Provided material ->
* Start *

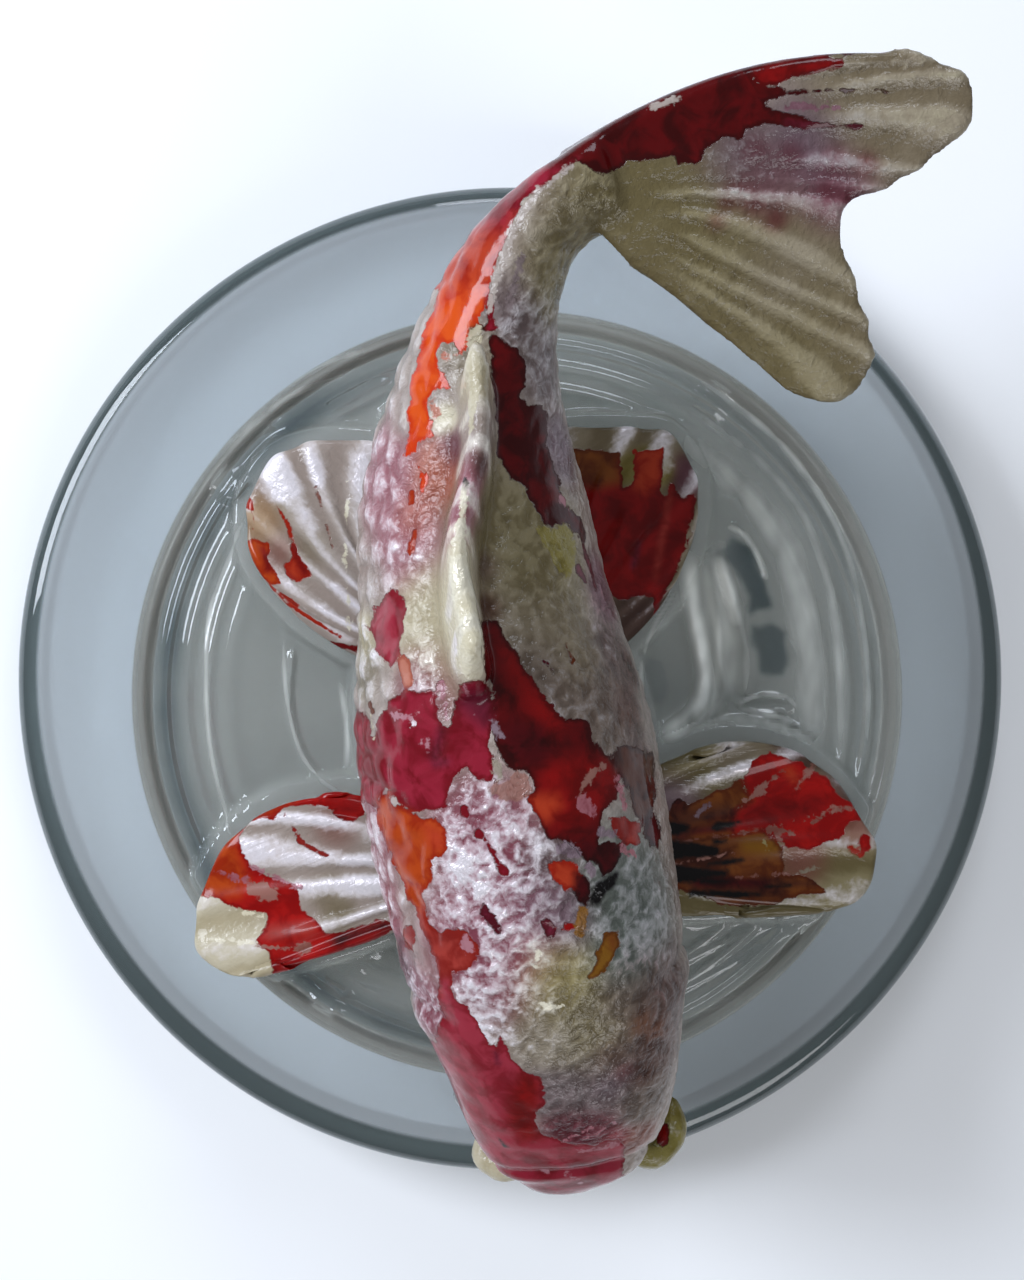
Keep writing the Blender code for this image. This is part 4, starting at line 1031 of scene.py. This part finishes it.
                ("black", 0.3, (23.2, -18.1, 25.4, -18, 0.15, 0.12)),
                ("black", 0.3, (17.4, -17.4, 19.6, -17.6, 0.3, 0.2)),
                ("black", 0.6, (18.5, -13.9, 19.5, -13.8, 0.2, 0.02)),
            ],
        },
    },
    "pelvic_fin_right": {
        "slot": "orange", "rays": 6, "columns": 100, "rows": 60, "thick": (1.9, 1.0), "rise": 0.55,
        "clear": (0, 0.2), "root": [(-7.6, 0.9, 26.9), (-6.6, 3.2, 26.6), (-6, 5.6, 26.6)],
        "rim": [
            (-20.2, 7, 26.5), (-24, 12, 26.4), (-24.3, 17.6, 26.4), (-21.8, 21.4, 26.6), (-18, 22.8, 26.9),
            (-11.5, 22.6, 27.6),
        ],
        "bow": ((-0.8, -0.8, 0), (-3.6, -2.6, 0)),
        "scheme": {
            "base": "pearl", "baseLeaf": 0.4,
            "ground": [
                ("pearl", -15, 14, 6), ("tan", -23, 15.6, 1.6), ("clay", -21.2, 12.6, 1.2),
                ("beige", -18.6, 13, 1.6), ("dryBeige", -20.6, 17, 1.2),
            ],
            "leaf": [
                (1.1, -22.4, 19.2, 1.6), (0.95, -18.9, 19.6, 1.3), (0.9, -18, 16.4, 1.1),
                (0.8, -16, 8, 1.2), (0.8, -15.5, 5.8, 1.4), (0.15, -23, 14, 1.6), (0.3, -20.4, 16, 1),
                (0.3, -16.2, 17, 1.4), (0.7, -14, 20, 1.5),
            ],
            "lacquer": [
                ("orangeRed", 0.3, [
                    (-24.6, 17.6), (-23.9, 17.3), (-23.8, 16.3), (-24.1, 16.3), (-24.6, 16.8),
                ]),
                ("orange", 0.3, (-23.9, 15.8, -24, 14.6, 0.14, 0.14)),
                ("orange", 0.4, [
                    (-24.6, 13.5), (-23.65, 13.6), (-22.4, 13.3), (-22.4, 12.5), (-22.7, 12), (-22.2, 11),
                    (-21.6, 10.2), (-21.4, 9.7), (-22.4, 9.5), (-23.2, 10.2), (-24.2, 11.4), (-24.6, 12.3),
                ]),
                ("deepRed", 0.5, (-23, 12.9, -22.4, 10.9, 0.3, 0.3)),
                ("orangeRed", 0.4, [
                    (-21.7, 16.8), (-21.4, 16.6), (-20.4, 14.9), (-20.2, 13.6), (-19.6, 12.5), (-18.8, 11),
                    (-18.5, 10.4), (-19.1, 10.1), (-19.6, 9.8), (-20.1, 9.8), (-20.9, 10.4), (-21.3, 11.5),
                    (-20.4, 12.1), (-20.5, 12.5), (-20.4, 13.6), (-20.8, 14.9), (-21.4, 15.8),
                ]),
                ("deepRed", 0.5, (-20.2, 13, -19.2, 10.8, 0.3, 0.35)),
                ("orangeRed", 0.3, (-22.2, 9.3, -20.1, 6.4, 0.18, 0.16)),
                ("orangeRed", 0.3, (-20.1, 6.4, -16.6, 4, 0.16, 0.2)),
                ("deepRed", 0.4, (-16.4, 4.1, -14.6, 3, 0.35, 0.5)),
                ("clay", 0.3, (-18, 18.4, -16.6, 13, 0.1, 0.08)),
            ],
            "touch": [
                ("ivory", 0.3, (-15.2, 19, -15.4, 12, 0.1, 0.12)),
                ("ivory", 0.3, (-15.4, 12, -15, 5.4, 0.12, 0.2)),
            ],
        },
    },
    "pelvic_fin_left": {
        "slot": "orange", "rays": 6, "columns": 100, "rows": 60, "thick": (1.9, 1.0), "rise": 0.5,
        "clear": (0.1, 0.7), "root": [(5.2, 0.9, 26.9), (4, 3.4, 26.6), (2.6, 6.2, 26.6)],
        "rim": [
            (14.4, 8.6, 26.5), (16.7, 14, 26.4), (16.8, 20, 26.4), (14.5, 23.5, 26.6), (10.2, 24.1, 26.9),
            (3.5, 23.9, 27.6),
        ],
        "bow": ((0.7, -0.6, 0), (-0.3, 0.2, 0)),
        "scheme": {
            "base": "beige", "baseLeaf": 0.35,
            "ground": [
                ("beige", 8, 22.6, 2), ("yellowOlive", 10.7, 20.4, 1), ("yellowOlive", 12.2, 21, 0.8),
                ("yellowOlive", 14, 20, 0.8), ("mauve", 16.2, 19.6, 1.2), ("brownMauve", 12, 6.4, 2),
            ],
            "leaf": [
                (0.7, 9.6, 23.2, 1.2), (0.7, 12.6, 22.6, 1.2), (0.3, 6.5, 22.6, 1.5),
                (0.75, 15.8, 19.8, 1.2), (0.6, 12, 7.2, 1.6), (0.55, 13.6, 23, 1),
            ],
            "lacquer": [
                ("deepRed", 0.5, [
                    (5, 21), (6.4, 20.9), (7.95, 21.1), (10, 21.1), (10.1, 18.5), (11, 18.6), (11.15, 21.6),
                    (11.75, 21.6), (12, 20.6), (12.4, 20.1), (12.6, 21.3), (13.65, 21.1), (13.75, 18.4),
                    (14.05, 17.9), (14.6, 19.1), (15, 19.2), (15.4, 18), (15.8, 17.5), (16.8, 18.2),
                    (16.85, 16.6), (16.5, 14.9), (16.2, 13), (15.4, 11.6), (15.2, 10.3), (14.5, 9.4),
                    (13.75, 8.2), (13.5, 6.5), (13, 6.3), (13, 8.4), (11.8, 8.4), (10, 8.2), (8.65, 8.9),
                    (5, 9.9),
                ]),
                ("deepRed", 0.9, (8.6, 16.4, 9.6, 12, 0.8, 0.6)),
                ("deepRed", 0.8, (12.6, 16.6, 12, 12.6, 0.7, 0.5)),
                ("rust", 0.8, [(5, 22), (10, 22), (10, 19), (8, 18.6), (5, 19)]),
                ("orangeRed", 0.8, [(11.1, 22), (13.8, 22), (13.6, 19.2), (12.4, 18), (11.2, 18.6)]),
                ("brick", 0.4, (14.6, 18.4, 13.2, 10.4, 0.3, 0.3)),
                ("magenta", 0.4, (11.6, 13.4, 11.2, 11.4, 0.2, 0.3)),
            ],
            "touch": [("beige", 0.4, (16.6, 15.5, 15.4, 10.8, 0.2, 0.25))],
        },
    },
}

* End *

Task goal ->
Give the data again, exactly as it stands.

Correct answer ->
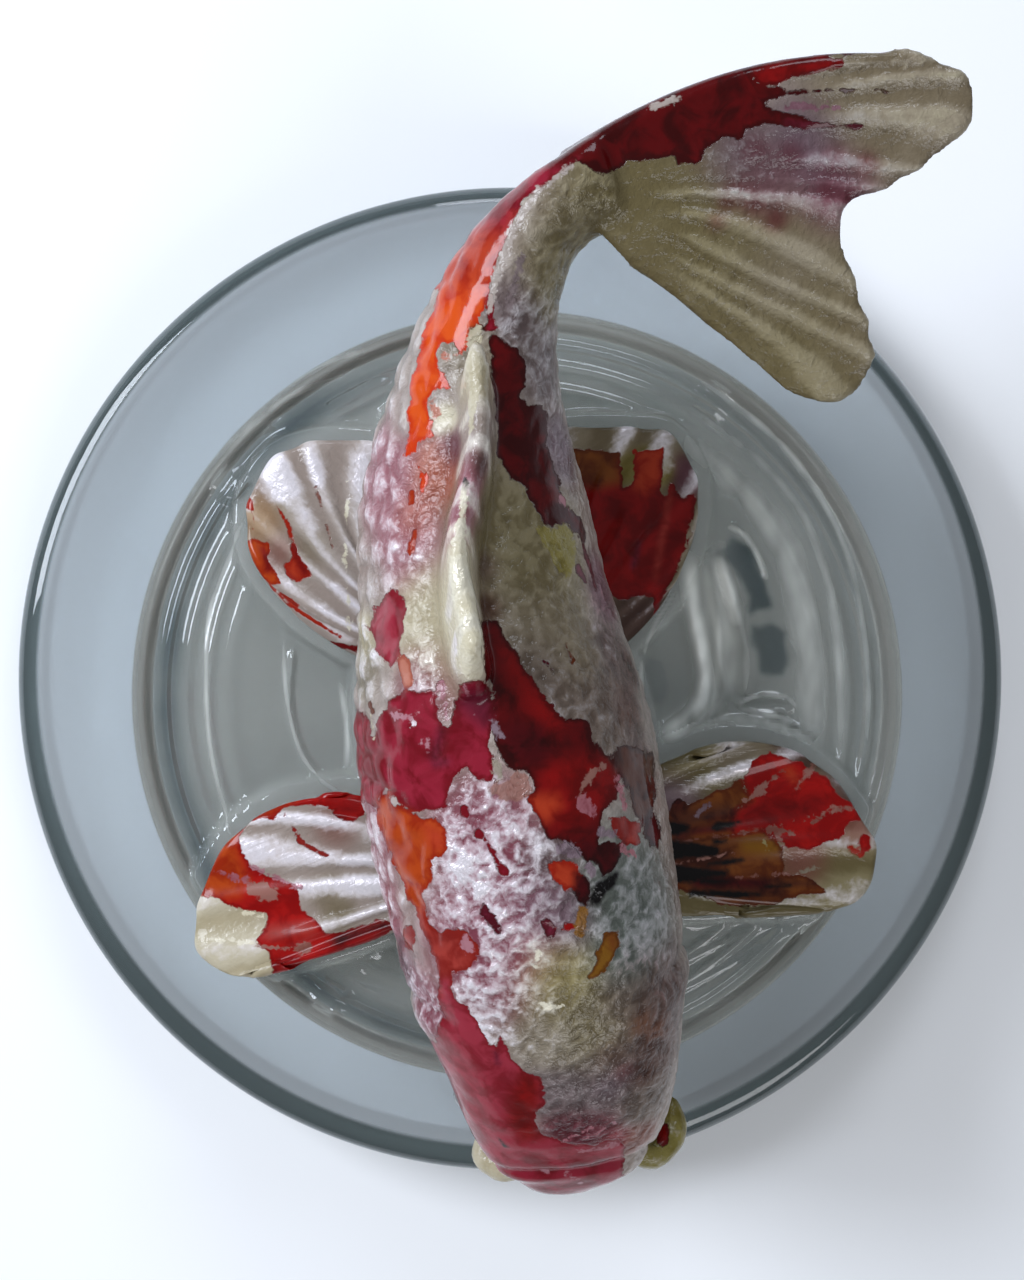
Keep writing the Blender code for this image. This is part 4, starting at line 1031 of scene.py. This part finishes it.
                ("black", 0.3, (23.2, -18.1, 25.4, -18, 0.15, 0.12)),
                ("black", 0.3, (17.4, -17.4, 19.6, -17.6, 0.3, 0.2)),
                ("black", 0.6, (18.5, -13.9, 19.5, -13.8, 0.2, 0.02)),
            ],
        },
    },
    "pelvic_fin_right": {
        "slot": "orange", "rays": 6, "columns": 100, "rows": 60, "thick": (1.9, 1.0), "rise": 0.55,
        "clear": (0, 0.2), "root": [(-7.6, 0.9, 26.9), (-6.6, 3.2, 26.6), (-6, 5.6, 26.6)],
        "rim": [
            (-20.2, 7, 26.5), (-24, 12, 26.4), (-24.3, 17.6, 26.4), (-21.8, 21.4, 26.6), (-18, 22.8, 26.9),
            (-11.5, 22.6, 27.6),
        ],
        "bow": ((-0.8, -0.8, 0), (-3.6, -2.6, 0)),
        "scheme": {
            "base": "pearl", "baseLeaf": 0.4,
            "ground": [
                ("pearl", -15, 14, 6), ("tan", -23, 15.6, 1.6), ("clay", -21.2, 12.6, 1.2),
                ("beige", -18.6, 13, 1.6), ("dryBeige", -20.6, 17, 1.2),
            ],
            "leaf": [
                (1.1, -22.4, 19.2, 1.6), (0.95, -18.9, 19.6, 1.3), (0.9, -18, 16.4, 1.1),
                (0.8, -16, 8, 1.2), (0.8, -15.5, 5.8, 1.4), (0.15, -23, 14, 1.6), (0.3, -20.4, 16, 1),
                (0.3, -16.2, 17, 1.4), (0.7, -14, 20, 1.5),
            ],
            "lacquer": [
                ("orangeRed", 0.3, [
                    (-24.6, 17.6), (-23.9, 17.3), (-23.8, 16.3), (-24.1, 16.3), (-24.6, 16.8),
                ]),
                ("orange", 0.3, (-23.9, 15.8, -24, 14.6, 0.14, 0.14)),
                ("orange", 0.4, [
                    (-24.6, 13.5), (-23.65, 13.6), (-22.4, 13.3), (-22.4, 12.5), (-22.7, 12), (-22.2, 11),
                    (-21.6, 10.2), (-21.4, 9.7), (-22.4, 9.5), (-23.2, 10.2), (-24.2, 11.4), (-24.6, 12.3),
                ]),
                ("deepRed", 0.5, (-23, 12.9, -22.4, 10.9, 0.3, 0.3)),
                ("orangeRed", 0.4, [
                    (-21.7, 16.8), (-21.4, 16.6), (-20.4, 14.9), (-20.2, 13.6), (-19.6, 12.5), (-18.8, 11),
                    (-18.5, 10.4), (-19.1, 10.1), (-19.6, 9.8), (-20.1, 9.8), (-20.9, 10.4), (-21.3, 11.5),
                    (-20.4, 12.1), (-20.5, 12.5), (-20.4, 13.6), (-20.8, 14.9), (-21.4, 15.8),
                ]),
                ("deepRed", 0.5, (-20.2, 13, -19.2, 10.8, 0.3, 0.35)),
                ("orangeRed", 0.3, (-22.2, 9.3, -20.1, 6.4, 0.18, 0.16)),
                ("orangeRed", 0.3, (-20.1, 6.4, -16.6, 4, 0.16, 0.2)),
                ("deepRed", 0.4, (-16.4, 4.1, -14.6, 3, 0.35, 0.5)),
                ("clay", 0.3, (-18, 18.4, -16.6, 13, 0.1, 0.08)),
            ],
            "touch": [
                ("ivory", 0.3, (-15.2, 19, -15.4, 12, 0.1, 0.12)),
                ("ivory", 0.3, (-15.4, 12, -15, 5.4, 0.12, 0.2)),
            ],
        },
    },
    "pelvic_fin_left": {
        "slot": "orange", "rays": 6, "columns": 100, "rows": 60, "thick": (1.9, 1.0), "rise": 0.5,
        "clear": (0.1, 0.7), "root": [(5.2, 0.9, 26.9), (4, 3.4, 26.6), (2.6, 6.2, 26.6)],
        "rim": [
            (14.4, 8.6, 26.5), (16.7, 14, 26.4), (16.8, 20, 26.4), (14.5, 23.5, 26.6), (10.2, 24.1, 26.9),
            (3.5, 23.9, 27.6),
        ],
        "bow": ((0.7, -0.6, 0), (-0.3, 0.2, 0)),
        "scheme": {
            "base": "beige", "baseLeaf": 0.35,
            "ground": [
                ("beige", 8, 22.6, 2), ("yellowOlive", 10.7, 20.4, 1), ("yellowOlive", 12.2, 21, 0.8),
                ("yellowOlive", 14, 20, 0.8), ("mauve", 16.2, 19.6, 1.2), ("brownMauve", 12, 6.4, 2),
            ],
            "leaf": [
                (0.7, 9.6, 23.2, 1.2), (0.7, 12.6, 22.6, 1.2), (0.3, 6.5, 22.6, 1.5),
                (0.75, 15.8, 19.8, 1.2), (0.6, 12, 7.2, 1.6), (0.55, 13.6, 23, 1),
            ],
            "lacquer": [
                ("deepRed", 0.5, [
                    (5, 21), (6.4, 20.9), (7.95, 21.1), (10, 21.1), (10.1, 18.5), (11, 18.6), (11.15, 21.6),
                    (11.75, 21.6), (12, 20.6), (12.4, 20.1), (12.6, 21.3), (13.65, 21.1), (13.75, 18.4),
                    (14.05, 17.9), (14.6, 19.1), (15, 19.2), (15.4, 18), (15.8, 17.5), (16.8, 18.2),
                    (16.85, 16.6), (16.5, 14.9), (16.2, 13), (15.4, 11.6), (15.2, 10.3), (14.5, 9.4),
                    (13.75, 8.2), (13.5, 6.5), (13, 6.3), (13, 8.4), (11.8, 8.4), (10, 8.2), (8.65, 8.9),
                    (5, 9.9),
                ]),
                ("deepRed", 0.9, (8.6, 16.4, 9.6, 12, 0.8, 0.6)),
                ("deepRed", 0.8, (12.6, 16.6, 12, 12.6, 0.7, 0.5)),
                ("rust", 0.8, [(5, 22), (10, 22), (10, 19), (8, 18.6), (5, 19)]),
                ("orangeRed", 0.8, [(11.1, 22), (13.8, 22), (13.6, 19.2), (12.4, 18), (11.2, 18.6)]),
                ("brick", 0.4, (14.6, 18.4, 13.2, 10.4, 0.3, 0.3)),
                ("magenta", 0.4, (11.6, 13.4, 11.2, 11.4, 0.2, 0.3)),
            ],
            "touch": [("beige", 0.4, (16.6, 15.5, 15.4, 10.8, 0.2, 0.25))],
        },
    },
}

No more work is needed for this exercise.